Когда читаешь пьесу Галича сейчас, бросаются в глаза все ее недостатки: и приторная сентиментальность некоторых сцен, особенно в последнем, IV акте, и схематичность любовных коллизий молодых героев, и назойливая «романтическая» символика этой «Матросской тишины» (разумеется, ничего общего не имеющая с нашими сегодняшними ассоциациями). Конечно, никакого сравнения со знаменитыми песнями Галича. Но все-таки пьесу эту и теперь воспринимаешь с волнением, и на новой сцене, в Театре-студии Олега Табакова, она возродилась не случайно в талантливом исполнении молодых выпускников нашей Школы-студии (В. Машков, Е. Миронов). Ну а тогда… Тогда в спектакле молодого «Современника» она стала настоящим событием.
В центре пьесы с самого начала два образа: Абрам Ильич Шварц, пожилой суетливый, нелепый, вспыльчиво-вздорный, а то и безобразно пьяный еврейский провинциал, заведующий, не без мелких махинаций, каким-то товарным складом в городе Тульчине, и его сын Давид, пока еще строптивый и склонный к фантазерству подросток Додик, из которого папаша мечтает во что бы то ни стало «сделать» скрипача-виртуоза. Евстигнеев и Кваша. Оба они с самого начала спектакля захватили зрителей каким-то давно небывалым на сцене взаимосцеплением, какой-то саднящей своей искренностью, неожиданностью интонаций и внезапных выплесков чувств.

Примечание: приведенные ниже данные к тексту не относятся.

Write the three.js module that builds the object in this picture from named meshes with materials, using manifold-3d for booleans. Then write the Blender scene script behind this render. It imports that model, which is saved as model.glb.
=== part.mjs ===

Не забыть мне конец I акта у Евстигнеева, когда он, тяжело пьяный, еле ворочая языком, вваливается к себе домой: «Додик!.. Почему здесь так темно, а?.. Ты погоди… А ты кто?.. Я извиняюсь, а вы кто?.. Вы по какому праву…» И вдруг замечает, как страшно вспухла у сына губа – от его же дикого недавнего удара: «Ничего, Давид! Ничего, мальчик! Ты не сердись на меня… Ничего… Мы с тобой вдвоем… Больше нет у нас никого…» И сразу уже не пьяным хриплым голосом, а чуть ли не вдохновенно, все крепче сжимая его голову своими корявыми руками, – о том, как он придет в Московскую консерваторию на концерт своего Давида, как волшебно зазвучит под его смычком мазурка Венявского, «и еще, и еще… овации, цветы…» Вдали настойчиво гудит поезд, и это почему-то страшно раздражает, врываясь диссонансом в его мечту.
Второй акт начинался без антракта и сразу переносил нас в Москву 1937 года с явственно ощутимой атмосферой неуверенности и страха, с висящей в воздухе темой «врагов народа». В обстановке студенческого консерваторского общежития – внезапное появление Абрама Ильича в длинном черном, очевидно, парадном пальто и старомодной шляпе, с валящимися из рук пакетами и чемоданом, и эти его первые, растерянные и нелепые, слова: «Ты не знаешь, куда я мог деть свой носовой платок? Дай мне свой…». И, обращаясь к присутствующим: «Извините меня, это от радости!..» Незабываемые щемящие евстигнеевские интонации – как их передашь? Не помню уже, какими средствами театр усиливал и обострял здесь «предлагаемые обстоятельства» чрезвычайной неуместности приезда еврейского папаши в связи с благоприятным началом Давидовой музыкальной карьеры. Зато хорошо помню и то, с каким грубым цинизмом Давид-Кваша давал отцу понять, что вовсе ему не рад (а он – то привез ему из Тульчина и денег, и чернослива…), и то, с каким порывом мучительного раскаяния бросался ничком на койку, как только за отцом закрывалась дверь, и особенно ту растерянную, жалкую улыбку, с которой Шварц-Евстигнеев успокаивал сына: «Ну что ты так волнуешься? Поезд привез папу сюда – поезд привезет папу обратно!» (в тексте пьесы слова, кажется, другие, но смысл подтекста тот же).